The flavor of SQL that Snowflake supports will be familiar to those who have used Redshift (or PostgreSQL) before. In most cases, you can write SQL as you ‘know it’ and it will be accepted fine. That said, there are many extra functions and ‘hidden gems’ in Snowflake. This post is part of a series of tutorials for lesser-known Snowflake functions.
This tutorial assumes you are already familiar with window functions.
Before we start, let’s look at the dataset we will be using for this tutorial:
select
player_id,
team,
points
from player_scores
PLAYER_ID | TEAM | POINTS |
---|---|---|
1 | red | 5 |
2 | red | 22 |
3 | red | 1 |
4 | blue | 17 |
5 | blue | 8 |
6 | blue | 6 |
Our data is about a fictional sporting game where each row represents a player, with columns for unique_id, their team color, and how many points they have scored.
If we wanted to work out what percentage of all points each player has scored, we can use sum()
and a window function:
select
player_id,
team,
points,
points / sum(points) over () as overall_points_pct
from player_scores
PLAYER_ID | TEAM | POINTS | OVERALL_POINTS_PCT |
---|---|---|---|
1 | red | 5 | 0.084746 |
2 | red | 22 | 0.372881 |
3 | red | 1 | 0.016949 |
4 | blue | 17 | 0.288136 |
5 | blue | 8 | 0.135593 |
6 | blue | 6 | 0.101695 |
The over()
in the query above tells the database to expand the ‘window’ in which the sum()

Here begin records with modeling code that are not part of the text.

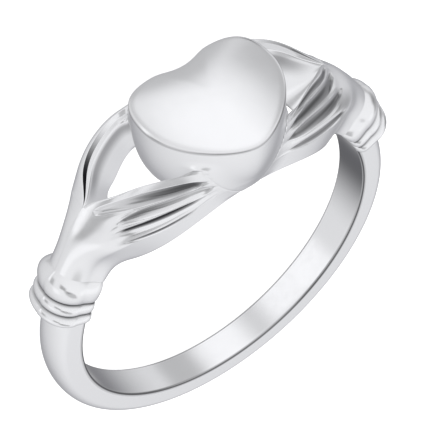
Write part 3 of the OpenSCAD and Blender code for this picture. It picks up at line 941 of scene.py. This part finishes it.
class RING_OT_cuffs(bpy.types.Operator):
    """Makes the two cuffs, each with three rolls round the wrist"""
    bl_idname = "ring.cuffs"
    bl_label = "Cuffs"

    def execute(self, context):
        shapes = Shapes(context.scene)
        # Rows of each roll, closer together at its ends
        ease = (1 - np.cos(np.linspace(0, np.pi, 29))) / 2
        ends = np.array([end for end, _ in ROLLS])
        starts = np.concatenate([[0], ends[:-1]])
        share = np.concatenate([[0]] + [start + (end - start) * ease[1:] for start, end in zip(starts, ends)])
        a = shapes.cuff.start + (shapes.cuff_end - shapes.cuff.start) * share
        section = self.section(shapes, a, swell(share, shapes.cuff.roll)[:, None])
        height = section[..., 1]
        # Painted shade in the creases between the rolls
        valley = VALLEY_DARK * np.exp(-((share[:, None] - ends) / VALLEY_REACH) ** 2).max(1)[:, None]
        for name, side in (("cuff_left", -1), ("cuff_right", 1)):
            grid = section_grid(side * a, section)
            make_piece(name, [capped(grid, valley * (height > VALLEY_FOOT))])
        return {"FINISHED"}

    def section(self, shapes, a, proud):
        """Sections of a cuff at some angles: quarters of ellipses over the front and the back, standing proud
        of the wrist, with rounded corners at the finger hole and a line along it."""
        e = {key: value[:, None] for key, value in shapes.edges(a).items()}
        turn = np.linspace(0, 1, 21)[None] * np.pi / 2
        front, back = e["front"] - proud, e["back"] + proud
        over_front = np.stack([front + (e["index"] - front) * (1 - np.cos(turn)),
                               e["front_h"] + (e["index_h"] - e["front_h"]) * np.sin(turn) + proud], -1)
        over_back = np.stack([e["thumb"] + (back - e["thumb"]) * np.sin(turn),
                              e["back_h"] + (e["thumb_h"] - e["back_h"]) * np.cos(turn) + proud], -1)
        inset, corner_round, least_wall = 0.5, 0.3, 0.1
        feet = (e["front"] + inset, e["front"] - proud / 2, back - proud / 2, e["back"] - inset)
        front_in, front_foot, back_foot, back_in = (np.stack([foot, 0 * proud], -1) for foot in feet)
        up = bent_line([front_in, front_foot, over_front[:, :1]], [corner_round], straight=12, bend=8)
        wall_height = np.maximum(over_front[:, :1, 1], least_wall)
        up = up - bulge(np.clip(up[..., 1] / wall_height, 0, 1), shapes.swollen(a)[:, None])
        down = bent_line([over_back[:, -1:], back_foot, back_in], [corner_round], bend=8)
        across = along(back_in, front_in, np.linspace(0, 1, 5)[None, 1:-1])
        return stacked(up[:, :-1], over_front, over_back, down[:, 1:], across)


class RING_OT_band(bpy.types.Operator):
    """Makes the band, domed outside and round inside"""
    bl_idname = "ring.band"
    bl_label = "Band"

    def execute(self, context):
        shapes = Shapes(context.scene)
        band, edge = shapes.band, shapes.band.edge
        start = shapes.cuff_end - BAND_REACH
        a = np.linspace(start, 360 - start, 361)
        widening = smoothstep(np.abs(180 - a) / (180 - shapes.cuff_end))
        half = (band.width + (band.shoulder - band.width) * widening)[:, None] / 2
        turn = np.linspace(0, 1, 41)[None] * np.pi
        k = np.linspace(0, 1, 9)[None]
        parts = [
            (-half * np.cos(turn), band.side + (band.thickness - band.side) * np.sin(turn)),
            (half + 0 * k, band.side + (edge - band.side) * k),
            (half - edge * k ** 2, edge * (1 - k) ** 2),
            ((half - edge) * (1 - 2 * k), 0 * k),
            (-half + edge * (1 - k) ** 2, edge * k ** 2),
            (-half + 0 * k, edge + (band.side - edge) * k),
        ]
        sides = [np.stack(np.broadcast_arrays(place, height), -1)[:, :-1] for place, height in parts]
        section = stacked(*sides)
        place, height = section[..., 0], section[..., 1]
        # Painted shade: a dark line along the edges at the finger hole
        line = np.where(np.abs(place) > half - edge, band.line, 0)
        dark = line * np.exp(-((height - edge / 2) / (edge / 2)) ** 2)
        make_piece("band", [capped(section_grid(a, section), dark)])
        return {"FINISHED"}


class Socket:
    """A socket of a node tree, with Python's operators as Math nodes."""

    def __init__(self, tree, output):
        self.tree = tree
        self.output = output

    def make(self, kind, settings=None, inputs=None, out=0):
        """Adds a node, sets its settings, then sets or links its inputs, and gives one of its outputs."""
        node = self.tree.nodes.new(kind)
        for key, value in (settings or {}).items():
            setattr(node, key, value)
        for key, value in (inputs or {}).items():
            if isinstance(value, Socket):
                self.tree.links.new(value.output, node.inputs[key])
            else:
                node.inputs[key].default_value = value
        return Socket(self.tree, node.outputs[out]) if len(node.outputs) else None

    def math(self, operation, *values):
        """Adds a Math node on some values, each a socket or a number."""
        return self.make("ShaderNodeMath", {"operation": operation}, dict(enumerate(values)))

    def __add__(self, other):
        return self.math("ADD", self, other)

    def __radd__(self, other):
        return self.math("ADD", other, self)

    def __sub__(self, other):
        return self.math("SUBTRACT", self, other)

    def __rsub__(self, other):
        return self.math("SUBTRACT", other, self)

    def __mul__(self, other):
        return self.math("MULTIPLY", self, other)

    def __rmul__(self, other):
        return self.math("MULTIPLY", other, self)

    def __abs__(self):
        return self.math("ABSOLUTE", self)

    def step(self, low, high):
        """Rises smoothly from 0 at low to 1 at high."""
        return self.make("ShaderNodeMapRange", {"interpolation_type": "SMOOTHSTEP"},
                         {"Value": self, "From Min": low, "From Max": high, "To Min": 0.0, "To Max": 1.0})

    def dot(self, vector):
        """How far this vector points along another one."""
        both = {0: self, 1: tuple(vector)}
        return self.make("ShaderNodeVectorMath", {"operation": "DOT_PRODUCT"}, both, "Value")


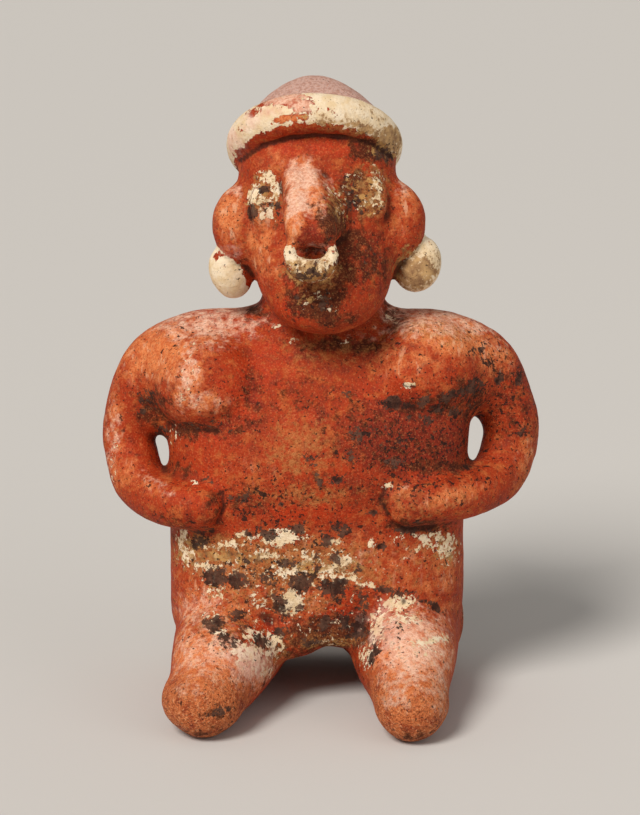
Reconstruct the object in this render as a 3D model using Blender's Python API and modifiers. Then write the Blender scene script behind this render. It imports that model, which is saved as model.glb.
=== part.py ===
"""Seated woman modelled by hand in red clay, with a rolled headband, a nose ring and ear ornaments.

The figure is one fired piece of clay, so it is one object. Each form is laid on as a potter would
lay it: the big masses are blended into each other first, and the small rolls and pellets go on after.
It faces -Y, +Z is up, and it sits on z = 0 with the middle of its box over the origin.
"""

import math

import bmesh
import bpy
import numpy as np
from mathutils import Matrix, Vector

# Driving sizes, in metres. The proportions further down are in figure millimetres, MM.
HEIGHT = 0.245
MM = HEIGHT / 245.0
ARM_THICKNESS = 22.0 * MM
HAND_THICKNESS = 18.4 * MM
LEG_REACH = 84.5 * MM
FOOT_THICKNESS = 26.4 * MM
BAND_ROLL = 15.4 * MM
BAND_ACROSS = 69.0 * MM
NOSE_LENGTH = 29.5 * MM
NOSE_THICKNESS = 17.0 * MM
NOSE_RING_ROLL = 9.2 * MM
NOSE_RING_ACROSS = 20.0 * MM
HEAD_TILT = math.radians(21.0)
BAND_TILT = math.radians(29.5)

# How finely the clay is blended, and how many faces are kept.
GRAIN = 1.5 * MM
BODY_BLEND = 20
DETAIL_BLEND = 3
FACES_KEPT = 8600

# Points around a modelled section, steps between two stations, and sides of a round limb.
AROUND = 40
STEPS = 5
LIMB_SIDES = 6

# Outer face of the head is measured from this point of its leaning axis, just inside the jaw.
HEAD_BASE = Vector((0.5, -14.0, 161.5)) * MM
HEAD_UP = Vector((0.0, math.sin(HEAD_TILT), math.cos(HEAD_TILT)))
HEAD_FRONT = Vector((0.0, -math.cos(HEAD_TILT), math.sin(HEAD_TILT)))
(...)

operates to the whole dataset.
In this tutorial, we’re going to use the ratio_to_report()
window function, a more sucinct way of expressing this logic.
Let’s look at how we would write our query above using ratio_to_report()
:
select
player_id,
team,
points,
ratio_to_report(points) over () as overall_points_pct
from player_scores
PLAYER_ID | TEAM | POINTS | OVERALL_POINTS_PCT |
---|---|---|---|
1 | red | 5 | 0.084746 |
2 | red | 22 | 0.372881 |
3 | red | 1 | 0.016949 |
4 | blue | 17 | 0.288136 |
5 | blue | 8 | 0.135593 |
6 | blue | 6 | 0.101695 |
The ratio_to_report()
window function takes an expression (usually a column) as input and calculates the ratio of that expression to the window that is defined (in this case, the whole dataset).
Let’s say we were not only interested in each players overall contribution to points, but also their contribution to points for their specific team. We can then add a partition by
to our window:
select
player_id,
team,
points,
ratio_to_report(points) over () as overall_points_pct,
ratio_to_report(points) over (partition by team) as team_points_pct
from player_scores
PLAYER_ID | TEAM | OVERALL_POINTS_PCT | TEAM_POINTS_PCT |
---|---|---|---|
1 | red | 0.084746 | 0.178571 |
2 | red | 0.372881 | 0.785714 |
3 | red | 0.016949 | 0.035714 |
4 | blue | 0.288136 | 0.548387 |
5 | blue | 0.135593 | 0.258065 |
6 | blue | 0.101695 | 0.193548 |
I hope that ratio_to_report()
is a useful addition to your Snowflake-SQL toolbox.
Although this tutorial focused on Snowflake, Redshift also supports the ratio_to_report()
window function. Bigquery only supports the function as part of its legacy syntax. Thanks to Erika Pullum who drew my attention the ratio_to_report()
function.